What needs to be done
Locate each line of the material that contains "bends", then return it.

--- Working data ---

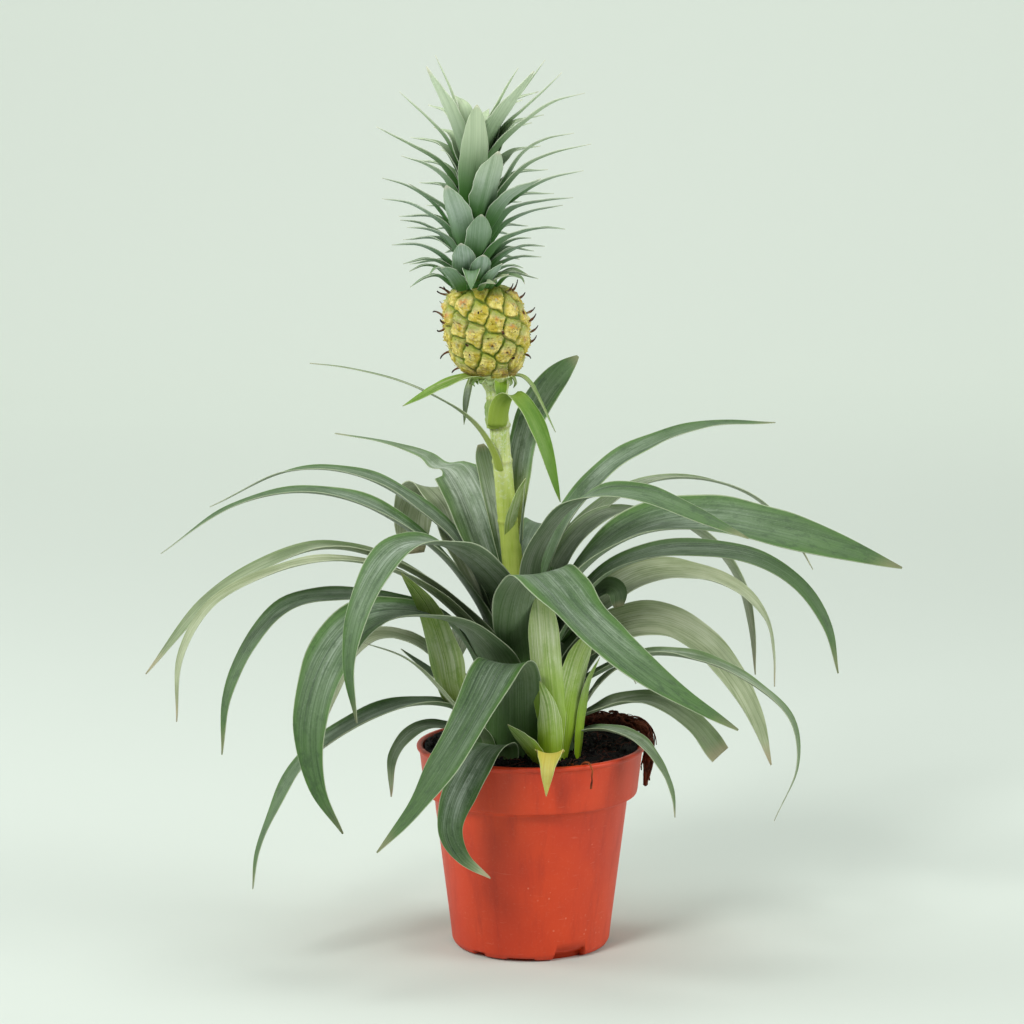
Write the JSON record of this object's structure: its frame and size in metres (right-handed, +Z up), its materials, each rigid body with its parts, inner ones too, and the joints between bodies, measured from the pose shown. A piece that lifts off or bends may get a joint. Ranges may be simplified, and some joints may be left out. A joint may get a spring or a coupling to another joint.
{
  "type": "potted pineapple plant",
  "caption": "Young pineapple plant with arching strap leaves and a stalk that carries a small ripening fruit under its leafy crown, growing in peat in a round plastic nursery pot.",
  "frame": {"origin": "the middle of the pot's flat underside, on the surface that the pot stands on", "axes": "+Z up along the pot's axis; the side that the picture shows faces -Y; +X to the right seen from there"},
  "size_m": [0.3334, 0.2225, 0.3997],
  "materials": {
    "pot_plastic": "satin",
    "peat": "matte",
    "root_fibre": "matte",
    "stalk_skin": "matte",
    "fruit_skin": "satin",
    "crown_leaf": "matte",
    "green_leaf": "satin",
    "pale_leaf": "satin",
    "young_leaf": "satin"
  },
  "bodies": {
    "root": {"pot": "pot_plastic", "soil": "peat", "root_strand": "root_fibre", "root_tuft": "root_fibre", "stem": "stalk_skin", "fruit": "fruit_skin", "crown": "crown_leaf", "leaf_right_10": "green_leaf", "leaf_left_12": "green_leaf", "leaf_left_08": "green_leaf", "leaf_left_06": "green_leaf", "leaf_right_04": "green_leaf", "leaf_right_02": "green_leaf", "leaf_left_01": "green_leaf", "leaf_left_02": "green_leaf", "leaf_left_03": "green_leaf", "leaf_left_04": "green_leaf", "leaf_left_05": "green_leaf", "leaf_left_15": "pale_leaf", "leaf_left_07": "green_leaf", "leaf_left_09": "green_leaf", "leaf_left_10": "green_leaf", "leaf_left_11": "green_leaf", "leaf_left_14": "young_leaf", "leaf_left_18": "green_leaf", "leaf_left_17": "green_leaf", "leaf_left_13": "green_leaf", "leaf_right_01": "green_leaf", "leaf_right_05": "green_leaf", "leaf_right_03": "green_leaf", "leaf_right_06": "green_leaf", "leaf_right_07": "green_leaf", "leaf_right_08": "pale_leaf", "leaf_right_09": "green_leaf", "leaf_right_11": "green_leaf", "leaf_right_12": "green_leaf", "leaf_right_13": "green_leaf", "leaf_right_15": "green_leaf", "leaf_right_14": "green_leaf", "leaf_back_1": "green_leaf", "leaf_back_2": "green_leaf", "leaf_back_3": "green_leaf", "leaf_back_4": "green_leaf", "leaf_back_5": "green_leaf", "stalk_leaf_1": "young_leaf", "stalk_leaf_2": "green_leaf", "stalk_leaf_3": "green_leaf", "stalk_leaf_4": "young_leaf", "stalk_leaf_5": "young_leaf", "stalk_leaf_6": "green_leaf", "stalk_leaf_7": "young_leaf", "stalk_leaf_8": "young_leaf", "stalk_leaf_9": "green_leaf", "stalk_leaf_10": "green_leaf", "offset_leaf_1": "young_leaf", "offset_leaf_2": "young_leaf", "offset_leaf_3": "young_leaf", "offset_leaf_4": "young_leaf", "offset_leaf_5": "young_leaf"}
  },
  "joints": []
}
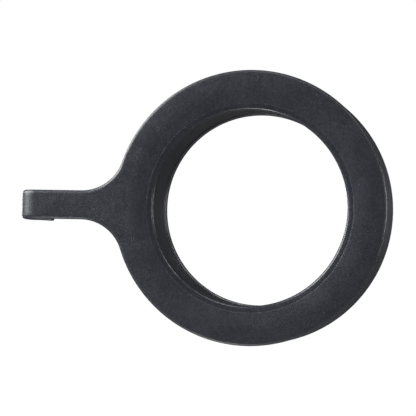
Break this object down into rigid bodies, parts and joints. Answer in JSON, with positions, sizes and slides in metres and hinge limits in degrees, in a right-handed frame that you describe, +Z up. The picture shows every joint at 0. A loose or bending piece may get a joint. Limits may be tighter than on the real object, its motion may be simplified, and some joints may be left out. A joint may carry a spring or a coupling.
{
  "type": "fence insulator ring with hook strap",
  "caption": "Black moulded slip-on fence insulator: a deep round ring with a flat strap whose end is bent into a J-shaped hook for a fence wire.",
  "frame": {"origin": "middle of the hook's hollow, half-way up the strap, where the fence wire sits", "axes": "+Y along the ring's axis from the front face to the back face, +X from the hook to the ring, +Z up"},
  "size_m": [0.0937, 0.02, 0.069],
  "materials": {
    "moulded_face": "satin, fine moulded grain",
    "moulded_collar": "satin",
    "sleeve": "satin, smoother than the ring"
  },
  "bodies": {
    "root": {"front_plate_with_hook": "moulded_face", "cored_collar": "moulded_collar", "bore_sleeve": "sleeve"}
  },
  "joints": []
}
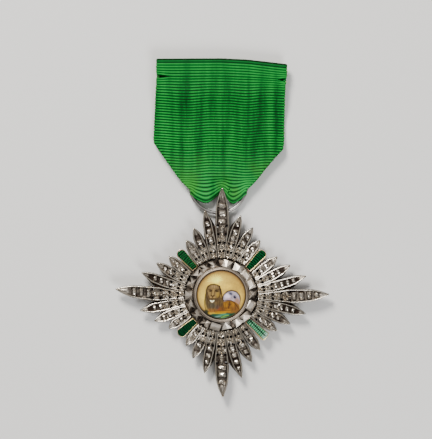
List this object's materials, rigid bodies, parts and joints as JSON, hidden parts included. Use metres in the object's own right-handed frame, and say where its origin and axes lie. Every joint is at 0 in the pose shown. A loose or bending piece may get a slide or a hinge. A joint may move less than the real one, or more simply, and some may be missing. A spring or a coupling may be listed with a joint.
{
  "type": "breast star",
  "caption": "Cross-shaped silver breast star with pierced rays, green enamel rays on the diagonals and a painted round medallion, hung by a ring from a folded green ribbon.",
  "frame": {"origin": "the medallion's axis on the surface that the star lies on, which is the back face of the nut", "axes": "+Z rises out of the star's face, +Y runs up the ribbon to its top edge, +X is to the right seen from the front"},
  "size_m": [0.0626, 0.0992, 0.0066],
  "materials": {
    "star_silver": "cast and pierced antique silver, dark in its recesses",
    "boss_silver": "faceted silver, polished on its crests",
    "cup_silver": "plain silver, lightly polished rim",
    "gilt_tray": "worn pale gilt",
    "green_enamel": "glossy translucent green enamel",
    "painted_enamel": "glossy painted enamel",
    "ring_silver": "dull round silver wire",
    "nut_silver": "turned silver, dull",
    "ribbon_cloth": "watered and ribbed green silk",
    "pin_steel": "plated spring wire and bar"
  },
  "bodies": {
    "root": {"arm_top": "star_silver", "arm_right": "star_silver", "arm_bottom": "star_silver", "arm_left": "star_silver", "enamel_tray_1": "gilt_tray", "enamel_tray_2": "gilt_tray", "enamel_tray_3": "gilt_tray", "enamel_tray_4": "gilt_tray", "enamel_ray_1": "green_enamel", "enamel_ray_2": "green_enamel", "enamel_ray_3": "green_enamel", "enamel_ray_4": "green_enamel", "boss_ring": "boss_silver", "medallion_cup": "cup_silver", "medallion": "painted_enamel", "back_nut": "nut_silver", "hanging_eye": "star_silver", "suspension_ring": "ring_silver", "ribbon": "ribbon_cloth", "brooch_pin": "pin_steel"}
  },
  "joints": []
}
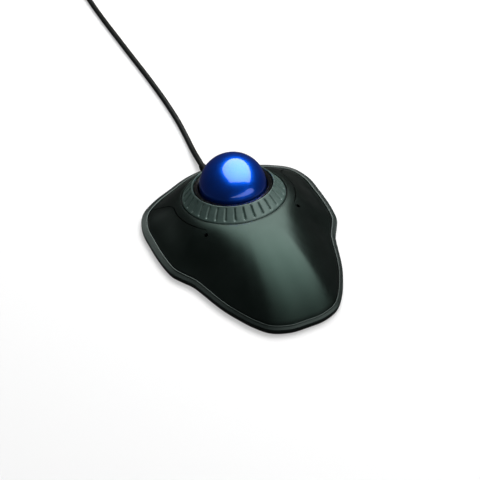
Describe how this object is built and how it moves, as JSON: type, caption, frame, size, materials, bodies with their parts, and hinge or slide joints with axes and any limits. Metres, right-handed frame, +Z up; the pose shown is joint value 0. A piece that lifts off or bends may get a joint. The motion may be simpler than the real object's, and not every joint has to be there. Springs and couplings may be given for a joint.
{
  "type": "trackball mouse",
  "caption": "Wired finger-operated trackball mouse: blue ball in a ribbed scroll ring, low black shell with a button on each side and a gray rim.",
  "frame": {"origin": "middle of the mouse body's box, on the surface that it stands on; the cord and its pieces are not counted", "axes": "+X to the user's right, +Y from the palm tip towards the cord, +Z up"},
  "size_m": [0.1238, 0.3982, 0.0457],
  "materials": {
    "shell_black": "satin near-black moulded plastic",
    "rim_gray": "satin gray-green plastic",
    "ring_gray": "fine matte gray-green plastic",
    "ball_blue": "polished deep blue resin",
    "collar_black": "gloss black plastic",
    "inner_black": "matte black plastic",
    "ceramic": "polished ceramic",
    "board_green": "solder mask over fibreglass",
    "chip_black": "matte epoxy",
    "lens_clear": "clear moulded lens",
    "plunger_red": "matte",
    "ribbon_amber": "polyimide film",
    "steel": "plated steel",
    "foot_rubber": "matte rubber",
    "cord_black": "satin cable jacket",
    "contact_white": "matte"
  },
  "bodies": {
    "body": {"top_cover": "shell_black", "rim_band": "rim_gray", "bottom_shell": "inner_black", "ring_track": "inner_black", "ball_cup": "collar_black", "bearing_bead_1": "ceramic", "bearing_bead_2": "ceramic", "bearing_bead_3": "ceramic", "main_board": "board_green", "left_switch": "chip_black", "right_switch": "chip_black", "sensor_board": "board_green", "sensor_chip": "chip_black", "sensor_lens": "lens_clear", "sensor_lamp": "lens_clear", "sensor_ribbon": "ribbon_amber", "ribbon_connector": "contact_white", "infrared_emitter": "chip_black", "photo_sensor": "chip_black", "controller_chip": "chip_black", "crystal": "steel", "capacitor": "chip_black", "cord_connector": "contact_white", "case_screw_1": "steel", "case_screw_2": "steel", "case_screw_3": "steel", "case_screw_4": "steel", "board_screw_1": "steel", "board_screw_2": "steel", "board_screw_3": "steel", "foot_1": "foot_rubber", "foot_2": "foot_rubber", "foot_3": "foot_rubber", "foot_4": "foot_rubber", "strain_relief": "cord_black", "inner_lead": "cord_black", "cord": "cord_black", "cord_end": "cord_black", "cord_coil": "cord_black", "cable_tie": "inner_black", "plug_grip": "cord_black", "plug_shell": "steel", "plug_tongue": "contact_white"},
    "ball": {"ball": "ball_blue"},
    "ring": {"scroll_ring": "ring_gray", "encoder_ring": "chip_black"},
    "left_button": {"left_button": "shell_black"},
    "right_button": {"right_button": "shell_black"},
    "left_plunger": {"left_plunger": "plunger_red"},
    "right_plunger": {"right_plunger": "plunger_red"}
  },
  "joints": [
    {"name": "ball_roll", "type": "hinge", "parent": "body", "child": "ball", "pos_m": [0, 0.0282, 0.02565], "axis": [1, 0, 0], "continuous": true},
    {"name": "ring_turn", "type": "hinge", "parent": "body", "child": "ring", "pos_m": [0, 0.0282, 0.02565], "axis": [0, 0.1857, 0.9826], "continuous": true},
    {"name": "left_button_flex", "type": "hinge", "parent": "body", "child": "left_button", "pos_m": [-0.0294, 0.001, 0.013], "axis": [-0.7071, -0.7071, 0], "range_deg": [0, 1.5], "stiffness_Nm_per_rad": 0.5, "springref_deg": -0.57},
    {"name": "left_plunger_travel", "type": "slide", "parent": "body", "child": "left_plunger", "axis": [0, 0, -1], "range_m": [0, 0.0006]},
    {"name": "right_button_flex", "type": "hinge", "parent": "body", "child": "right_button", "pos_m": [0.0294, 0.001, 0.013], "axis": [-0.7071, 0.7071, 0], "range_deg": [0, 1.5], "stiffness_Nm_per_rad": 0.5, "springref_deg": -0.57},
    {"name": "right_plunger_travel", "type": "slide", "parent": "body", "child": "right_plunger", "axis": [0, 0, -1], "range_m": [0, 0.0006]}
  ],
  "couplings": [
    {"joint": "left_plunger_travel", "follows": "left_button_flex", "m_per_rad": 0.02058},
    {"joint": "right_plunger_travel", "follows": "right_button_flex", "m_per_rad": 0.02058}
  ]
}
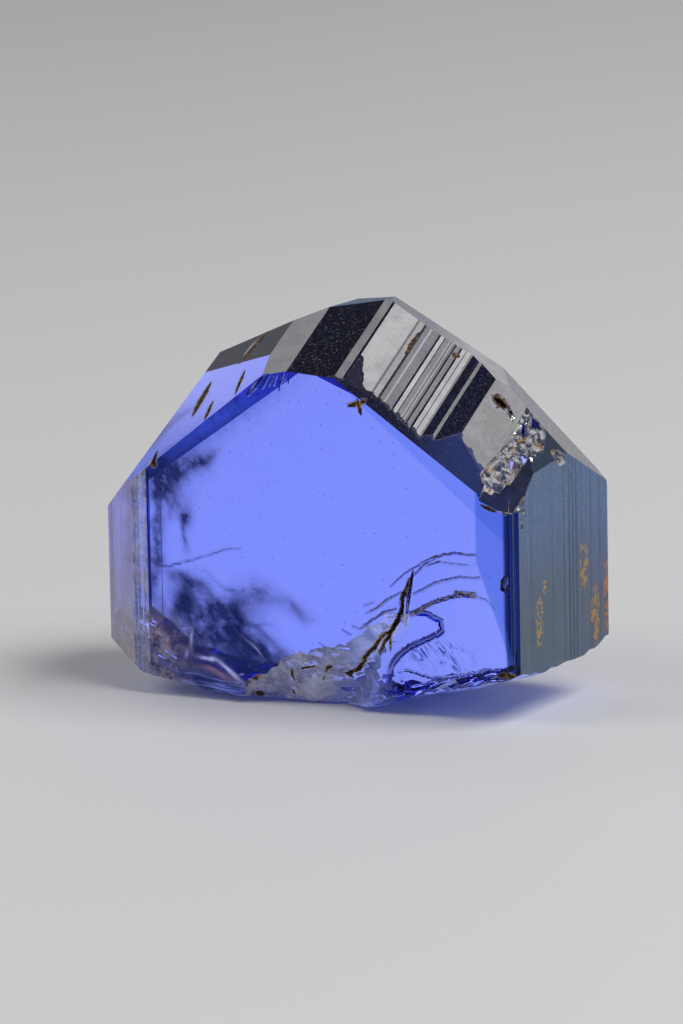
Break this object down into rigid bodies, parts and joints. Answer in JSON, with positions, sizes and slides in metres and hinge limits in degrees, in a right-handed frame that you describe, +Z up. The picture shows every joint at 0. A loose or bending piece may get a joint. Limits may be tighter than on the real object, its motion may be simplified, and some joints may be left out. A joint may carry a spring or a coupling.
{
  "type": "rough tanzanite crystal",
  "caption": "Rough blue-violet crystal: a flattened prism with a stepped chisel-shaped end, striated side faces and a broken underside that it rests on.",
  "frame": {"origin": "centre of the bounding box at the height of the flat resting spot", "axes": "+X along the broad front face to its right end, +Y from the front face through the stone to its back, +Z up along the prism"},
  "size_m": [0.0246, 0.011, 0.0203],
  "materials": {
    "tanzanite": "clear blue-violet crystal: glassy front face, satin striated sides, frosted break surfaces"
  },
  "bodies": {
    "root": {"tanzanite_crystal": "tanzanite"}
  },
  "joints": []
}
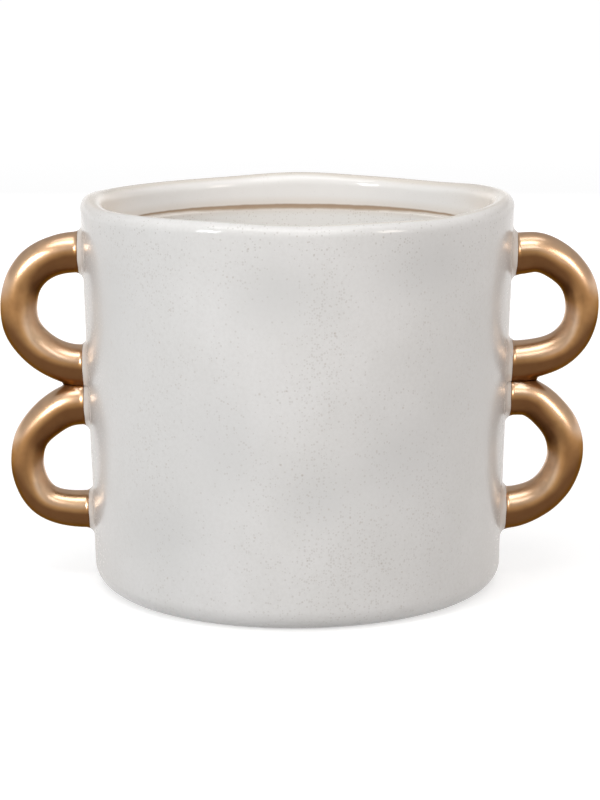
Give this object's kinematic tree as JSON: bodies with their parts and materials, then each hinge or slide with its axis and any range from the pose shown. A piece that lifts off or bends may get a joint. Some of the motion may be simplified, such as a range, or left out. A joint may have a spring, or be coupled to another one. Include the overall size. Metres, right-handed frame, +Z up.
{
  "type": "cachepot",
  "caption": "White glazed ceramic cachepot, a wide cylinder with a soft wavy rim and a pair of stacked gold loop handles on each side.",
  "frame": {"origin": "on the vessel's axis, on the plane of the foot ring that it stands on", "axes": "+Z up; +X through the middle of the right-hand pair of loops, which lie in the XZ plane; -Y is the front"},
  "size_m": [0.2785, 0.2001, 0.1822],
  "materials": {
    "white_glaze": "glossy off-white glaze with fine brown speckles, matte and speckled inside below the ledge, bare clay on the foot ring",
    "gold_lustre": "satin bronze-gold lustre painted over the glaze"
  },
  "bodies": {
    "root": {"pot_body": "white_glaze", "left_upper_loop": "gold_lustre", "left_lower_loop": "gold_lustre", "left_top_collar": "white_glaze", "left_middle_collar": "white_glaze", "left_bottom_collar": "white_glaze", "right_upper_loop": "gold_lustre", "right_lower_loop": "gold_lustre", "right_top_collar": "white_glaze", "right_middle_collar": "white_glaze", "right_bottom_collar": "white_glaze"}
  },
  "joints": []
}
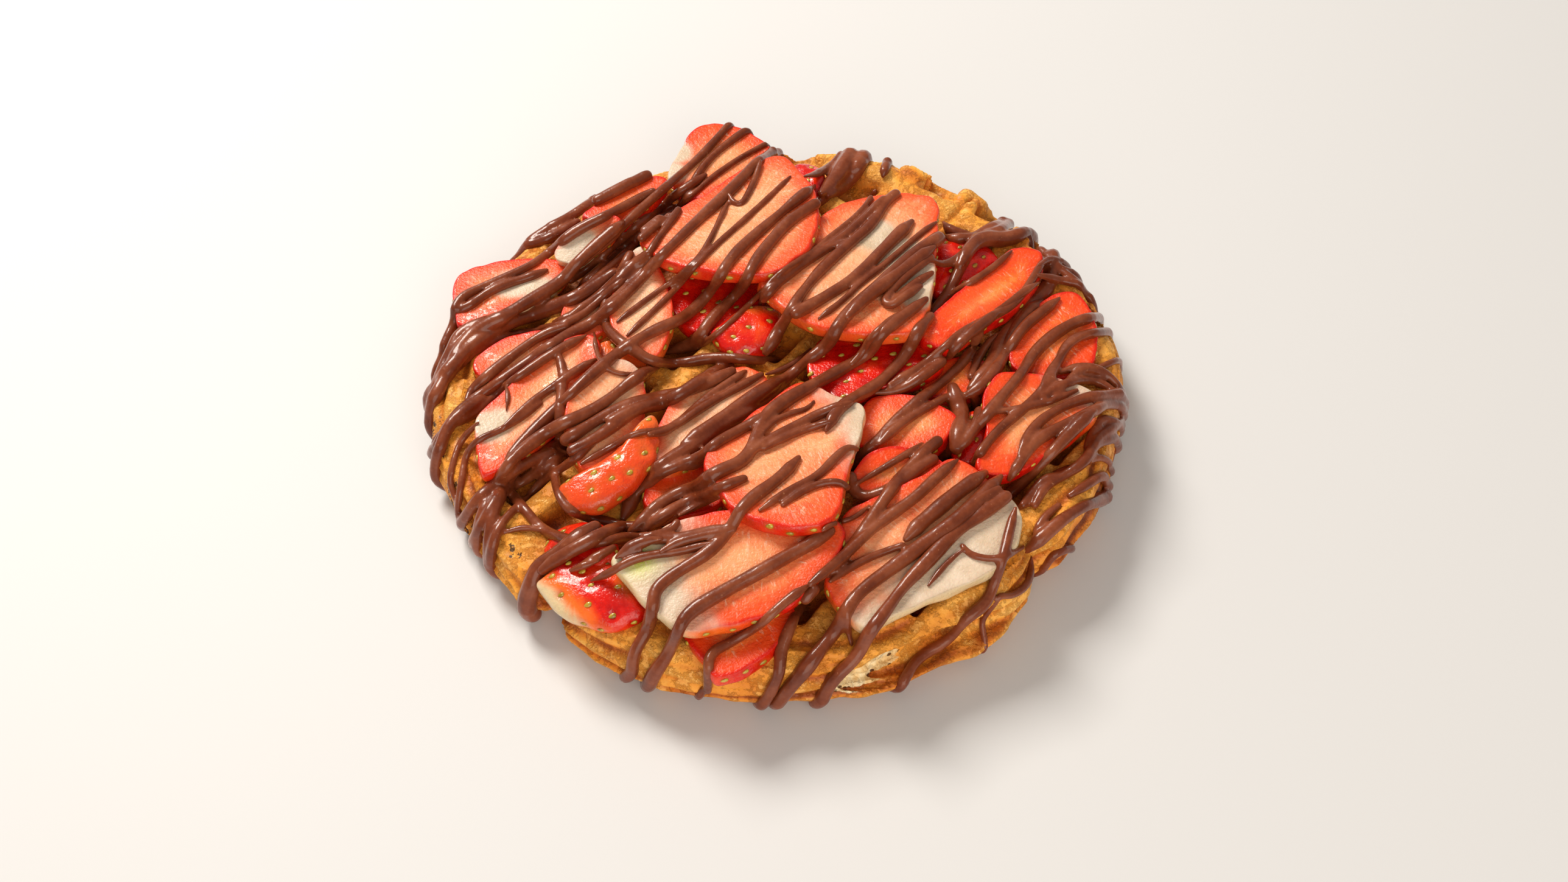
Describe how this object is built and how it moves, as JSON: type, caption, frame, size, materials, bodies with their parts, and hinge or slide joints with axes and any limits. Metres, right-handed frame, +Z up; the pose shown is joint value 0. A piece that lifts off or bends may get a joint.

---

Final result
Write the JSON record of this object's structure: its frame and size in metres (right-handed, +Z up), its materials, each rigid body with its parts, inner ones too, and the joints between bodies, measured from the pose shown. A piece that lifts off or bends may get a joint. Ranges may be simplified, and some joints may be left out. A joint may get a spring or a coupling to another joint.
Describe how this object is built and how it moves, as JSON: type, caption, frame, size, materials, bodies with their parts, and hinge or slide joints with axes and any limits. Metres, right-handed frame, +Z up; the pose shown is joint value 0. A piece that lifts off or bends may get a joint. The motion may be simpler than the real object's, and not every joint has to be there. Springs and couplings may be given for a joint.
Give this object's kinematic tree as JSON: bodies with their parts and materials, then each hinge or slide with its axis and any range from the pose shown. A piece that lifts off or bends may get a joint. Some of the motion may be simplified, such as a range, or left out. A joint may have a spring, or be coupled to another one. Include the overall size. Metres, right-handed frame, +Z up.
Describe how this object is built and how it moves, as JSON: type, caption, frame, size, materials, bodies with their parts, and hinge or slide joints with axes and any limits. Metres, right-handed frame, +Z up; the pose shown is joint value 0. A piece that lifts off or bends may get a joint.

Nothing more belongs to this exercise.